Additional information about these factors and about the material factors or assumptions underlying such forward-looking statements may be found in the body of this release, as well as under Item 1.A. in each of AGL Resources’ and Nicor’s Annual Report on Form 10-K for the fiscal year December 31, 2009, and Item 1.A in each of AGL Resources’ and Nicor’s most recent Quarterly Report on Form 10-Q for the quarterly period ended September 30, 2010. AGL Resources and Nicor caution that the foregoing list of important factors that may affect future results is not exhaustive. When relying on forward-looking statements to make decisions with respect to AGL Resources and Nicor, investors and others should carefully consider the foregoing factors and other uncertainties and potential events. All subsequent written and oral forward-looking statements concerning the proposed transaction or other matters attributable to AGL Resources and Nicor or any other person acting on their behalf are expressly qualified in their entirety by the cautionary statements referenced above.  The forward-looking statements contained herein speak only as of the date of this presentation. Neither AGL Resources nor Nicor undertakes any obligation to update or revise any forward-looking statement, except as may be required by law.

Additional Information

In connection with the proposed merger, AGL Resources plans to file with the SEC a Registration Statement on Form S-4 that will include a joint proxy statement of AGL Resources and Nicor that also constitutes a prospectus of AGL Resources. AGL Resources and Nicor will mail the joint proxy statement/prospectus to their respective stockholders. INVESTORS ARE URGED TO READ THE JOINT PROXY STATEMENT/PROSPECTUS WHEN IT BECOMES AVAILABLE BECAUSE IT WILL CONTAIN IMPORTANT INFORMATION. You will be able to obtain the joint proxy statement/prospectus, as well as other filings containing information about AGL Resources and Nicor, free of charge, at the website maintained by the SEC at www.sec.gov.
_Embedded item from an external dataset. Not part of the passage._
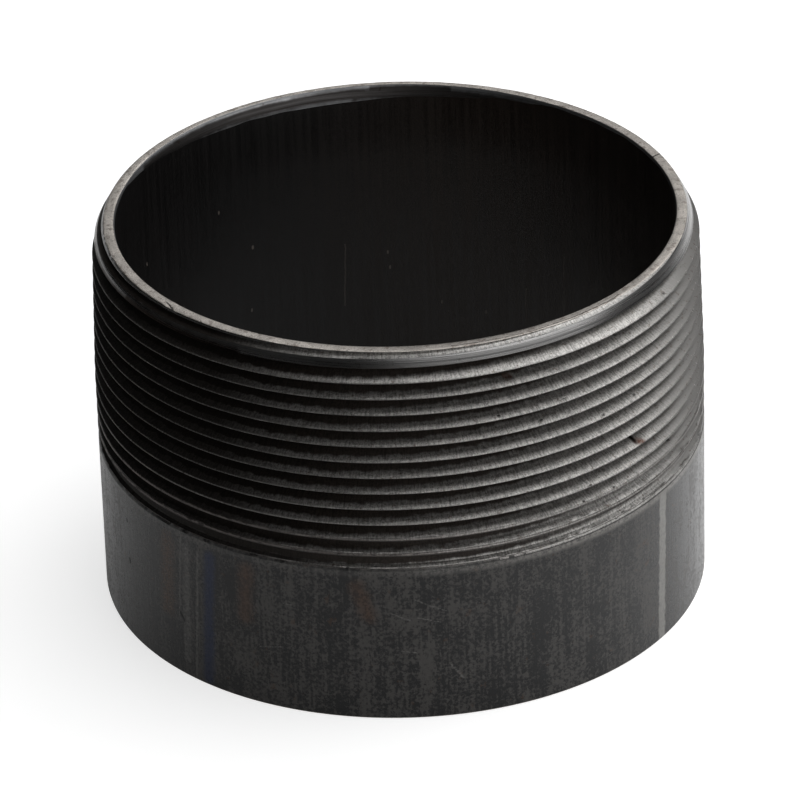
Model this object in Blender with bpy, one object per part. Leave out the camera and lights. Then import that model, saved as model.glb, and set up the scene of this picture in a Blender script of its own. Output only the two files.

You may also obtain these documents, free of charge, from AGL Resources’ website (www.aglresources.com) under the tab Investor Relations/SEC Filings or by directing a request to AGL Resources, P.O. Box 4569, Atlanta, GA, 30302-4569. You may also obtain these documents, free of charge, from Nicor’s website (www.nicor.com) under the tab Investor Information/SEC Filings or by directing a request to Nicor, P.O. Box 3014, Naperville, IL 60566-7014.

The respective directors and executive officers of AGL Resources and Nicor, and other persons, may be deemed to be participants in the solicitation of proxies in respect of the proposed transaction. Information regarding AGL Resources’ directors and executive officers is available in its definitive proxy statement filed with the SEC by AGL Resources on March 15, 2010, and information regarding Nicor directors and executive officers is available in its definitive proxy statement filed with the SEC by Nicor on March 10, 2010. These documents can be obtained free of charge from the sources indicated above. Other information regarding the interests of the participants in the proxy solicitation will be included in the joint proxy statement/prospectus and other relevant materials to be filed with the SEC when they become available. This communication shall not constitute an offer to sell or the solicitation of an offer to sell or the solicitation of an offer to buy any securities, or a solicitation of any vote or approval, nor shall there be any sale of securities in any jurisdiction in which such offer, solicitation or sale would be unlawful prior to registration or qualification under the securities laws of any such jurisdiction. No offer of securities shall be made except by means of a prospectus meeting the requirements of Section 10 of the Securities Act of 1933, as amended.